Fighting malaria
October 19, 2011Public health experts announced two major breakthroughs in malaria research and eradication this week. The World Health Organization declared Armenia malaria-free and a new trial in a malaria vaccine had cut infection rates by 50 percent.
The WHO also said global malaria infection rates have dropped by 20 percent over the last decade, adding that there were 225 million cases of malaria and an estimated 781,000 deaths in 2009.
The WHO announced on Monday that malaria had been eliminated in the Caucasus nation.
"I have great pleasure in announcing that Armenia has been certified by WHO as malaria-free," said Dr. Margaret Chan, the head of the WHO, in a speech in Seattle. "This happens only when a country has excellent surveillance and response capacity, able to detect every imported case and ensure that it does not ignite a re-establishment of transmission."
She added that significant progress has been made in eradicating malaria from Europe and its periphery.
"The malaria map is shrinking," she said. "In 2009, for the first time, not a single case of falciparum malaria was reported in the European Region, and this trend continues. WHO procedures for certifying a country as malaria-free, abandoned in the 1980s, were reinstated in 2004. Since 2007, Morocco, Turkmenistan, and United Arab Emirates have been certified as malaria-free."
According to the WHO, malaria was prevalent in Armenia until the 1950s, and was thought ot have been eradicated in 1963. The disease resurfaced in the 1990s, but now has been since eliminated due to control intervention, long-lasting insecticidal nets, insecticides, and better diagnostic techniques.
New clinical trial
The public health community has been very encouraged by the first results of a large-scale trial on an advanced malaria vaccine candidate drug, known officially as RTS,S/AS01. The drug was first created in a Belgian lab in 1987 by the pharmaceutical giant GlaxoSmithKline and entered smaller-scale testing in the United States and Africa in the subsequent years.

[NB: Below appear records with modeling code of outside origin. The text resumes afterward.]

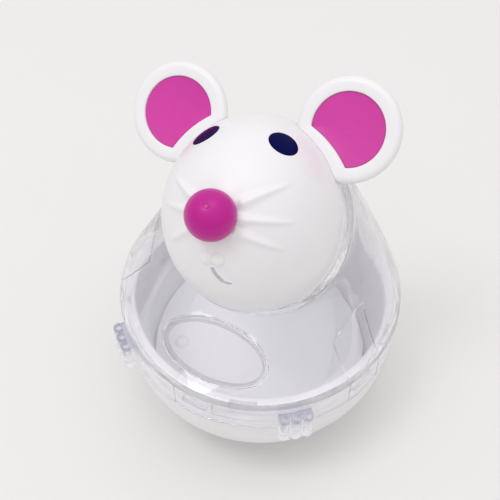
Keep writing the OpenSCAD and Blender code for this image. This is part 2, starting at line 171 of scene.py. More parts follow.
ribs = [(spigot_r + out, low + up, 0.0001) for low in rib_lows
        for out, up in ((0, -rib_ramp), (rib_out, 0), (rib_out, rib_h), (0, rib_h + rib_ramp))]
bowl_outline = (
    [(0, base_z - base_r*math.cos(math.radians(flat_join)))]
    + arc_points((0, base_z), base_r, flat_join - 90, base_join - 90, 12)
    + arc_points((corner_x, corner_z), corner_r, base_join - 90, 0, 22)[1:]
    + rounded([
        (bowl_r, ledge_z, 0.0005),
        (spigot_r, ledge_z, 0.0002),
        *ribs,
        (spigot_r, bowl_high.z, 0.0007),
        (spigot_in_r, bowl_high.z, 0.0007),
        (spigot_in_r, ledge_z, 0.0006),
        (bowl_r - bowl_wall, ledge_z - 0.003, 0.0008),
        (bowl_r - bowl_wall, corner_z, 0)])
    + arc_points((corner_x, corner_z), corner_r - bowl_wall, 0, base_join - 90, 16)[1:]
    + arc_points((0, base_z), base_r - bowl_wall, base_join - 90, flat_join - 90, 8)[1:]
    + [(0, base_z - (base_r - bowl_wall)*math.cos(math.radians(flat_join)))])
bowl = turned("bowl", bowl_outline, 200)
for k in range(lug_count):
    lug_angle = k*lug_pitch - 90
    run = curved_block("run", (spigot_r - channel_deep, spigot_r + 0.002),
                       (lug_top - lug_h - 0.0003, lug_top + 0.0003),
                       lug_angle - channel_sweep/2, channel_sweep + unlock_turn)
    work(bowl, run)
    # a hair shallower and narrower than the run, so that no two faces of the cuts coincide
    way_in = curved_block("way_in", (spigot_r - channel_deep + 0.00003, spigot_r + 0.003),
                          (lug_top - lug_h/2, rim_z),
                          lug_angle + unlock_turn - channel_sweep/2, channel_sweep - 0.05)
    work(bowl, way_in)
weight_z = rim_z - 0.04097
cover_z = weight_z + 0.0063
seat_r = 0.0130
seat_in_r = 0.0114
seat_foot = bowl_low.z + 0.001          # sunk in the bowl's floor
seat = turned("seat", rounded([
    (seat_r, seat_foot, 0), (seat_r, weight_z, 0.0003), (seat_in_r, weight_z, 0.0003),
    (seat_in_r, seat_foot, 0), (seat_r, seat_foot, 0)]), 96)
work(bowl, seat, "UNION")
pin_circle_r = 0.026
pin_circle = [Matrix.Rotation(math.radians(90 + 120*k), 4, "Z") @ Matrix.Translation((pin_circle_r, 0, 0))
              for k in range(3)]
for spot in pin_circle:
    boss = turned("boss", [
        (0, cover_z - 0.010), (0.0027, cover_z - 0.010), (0.0027, cover_z - 0.0003), (0.0024, cover_z),
        (0.00125, cover_z), (0.00125, cover_z - 0.008), (0, cover_z - 0.008)], 32)
    boss.data.transform(spot)
    work(bowl, boss, "UNION")
close_up(bowl)


class Value:
    """A shader socket that does arithmetic, adding one Math node for each step."""

    def __init__(self, finish, socket):
        self.finish = finish
        self.socket = socket

    def maths(self, operation, *terms):
        return self.finish.node("ShaderNodeMath", {"operation": operation}, dict(enumerate(terms)))

    def __add__(self, other):
        return self.maths("ADD", self, other)

    def __sub__(self, other):
        return self.maths("SUBTRACT", self, other)

    def __rsub__(self, other):
        return self.maths("SUBTRACT", other, self)

    def __mul__(self, other):
        return self.maths("MULTIPLY", self, other)

    def __truediv__(self, other):
        return self.maths("DIVIDE", self, other)

    __radd__ = __add__
    __rmul__ = __mul__


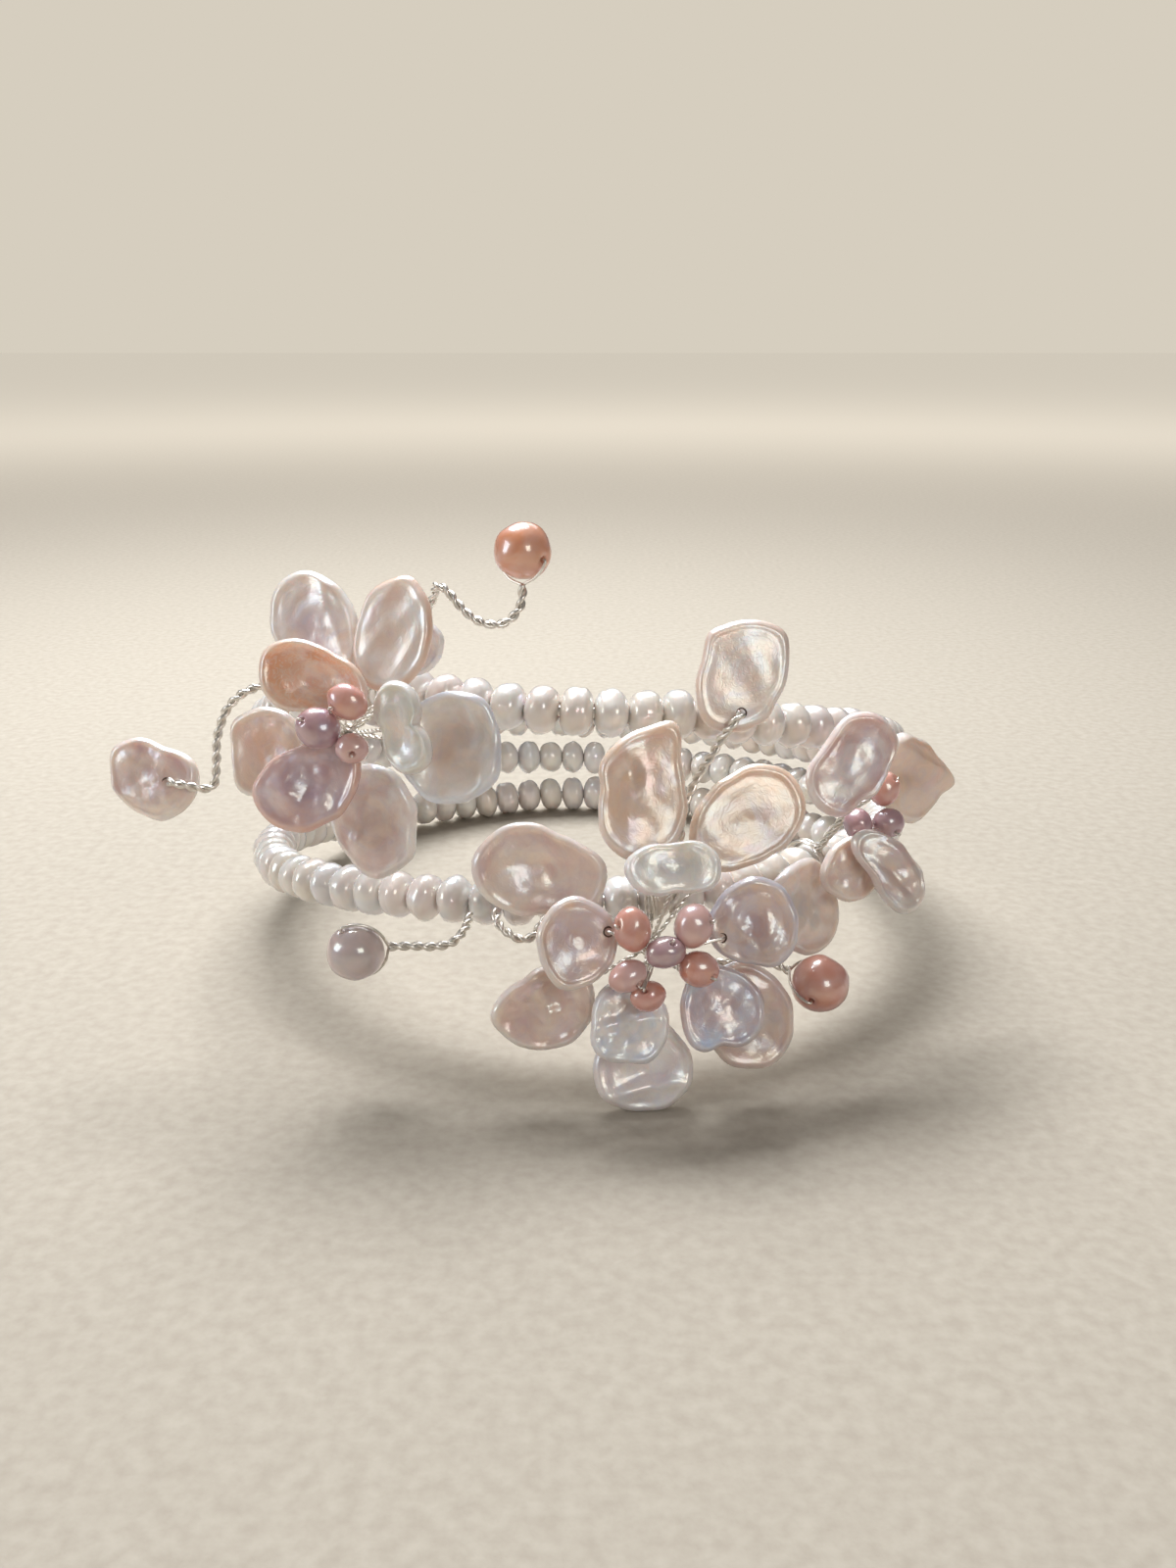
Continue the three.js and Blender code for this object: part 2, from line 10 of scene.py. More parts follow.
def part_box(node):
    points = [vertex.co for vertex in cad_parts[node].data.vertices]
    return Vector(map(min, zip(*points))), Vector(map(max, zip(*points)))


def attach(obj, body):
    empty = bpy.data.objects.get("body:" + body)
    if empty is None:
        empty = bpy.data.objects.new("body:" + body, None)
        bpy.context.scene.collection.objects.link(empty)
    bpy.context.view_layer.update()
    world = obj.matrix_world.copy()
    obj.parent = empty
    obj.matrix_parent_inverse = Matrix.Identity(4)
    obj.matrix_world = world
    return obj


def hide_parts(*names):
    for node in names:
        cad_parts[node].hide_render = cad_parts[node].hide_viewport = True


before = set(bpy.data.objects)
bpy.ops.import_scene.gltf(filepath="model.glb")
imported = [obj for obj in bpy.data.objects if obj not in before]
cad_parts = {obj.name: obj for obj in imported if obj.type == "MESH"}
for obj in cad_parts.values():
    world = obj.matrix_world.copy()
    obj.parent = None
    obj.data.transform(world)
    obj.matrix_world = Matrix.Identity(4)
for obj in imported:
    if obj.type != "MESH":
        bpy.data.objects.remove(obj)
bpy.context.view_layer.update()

MM = 0.001

# Sizes in millimetres, angles and turns in degrees
coil_radius = 29.5
coil_tilt = 9.6
bead_diameter = 4.0
bead_pitch = 2.65
row_gap = 0.3
split_turn = 450
spring_wire_diameter = 0.9

# Stems: the wire, how far it lies from the middle in wire diameters, and the length of a full twist
strand_diameter = 0.36
strand_spread = 0.52
stem_lay = 1.9

# Wires of a flower: round the string, up the post, out to the petals and to the small pearls
fine_wire_diameter = 0.22
winding_rounds = 4
winding_width = 0.9
winding_gap = 0.14
post_strands = 4
post_lay = 3.2
top_lay = 3.0
knot_radius = 0.6
arm_wire_diameter = 0.18
arm_spread = 0.1
arm_lay = 1.3
pearl_wire_diameter = 0.16

# Pearls and petals: swell closes the gap between small pearls, roll thickens a petal's rim
hole_diameter = 0.5
centre_pearl_swell = 1.15
rim_roll = 0.16
back_dent_share = 0.6
growth_line_angle = 26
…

Malaria is caused by a parasite carried by mosquitoes. The new vaccine is designed to take effect once the parasite enters the human bloodstream by forcing the body's own immune system to react. Then, the activated immune system prevents the parasite from maturing and reproducing in the body.
The WHO reported that in its preliminary results, it reduced malaria infections by 55 percent when given to children under the age of 17 months. The trial tested over 15,000 infants in seven countries across sub-Saharan Africa, including Burkina Faso, Gabon, Ghana, Kenya, Malawi, Mozambique and Tanzania.
"This is remarkable when you consider that there has never been a successful vaccine against a human parasite," Tsiri Agbenyega, chair of the RTS,S Clinical Trials Partnership and head of malaria research at Komfo-Anokye Teaching Hospital in Kumasi, Ghana, told the AFP news agency.
The results of the study were published Tuesday in the New England Journal of Medicine and were presented at the Malaria Forum conference in Seattle.
The public health and medical community have embraced these promising results so far.
"It's been a long time coming, and indeed we are still not there yet, but it is becoming increasingly clear that we really do have the first effective vaccine against a parasitic disease in humans," wrote Nicholas White of Thailand's Mahidol University in an editorial in the New England Journal of Medicine, noting that he expected the drug treatment to be available in "just over three years."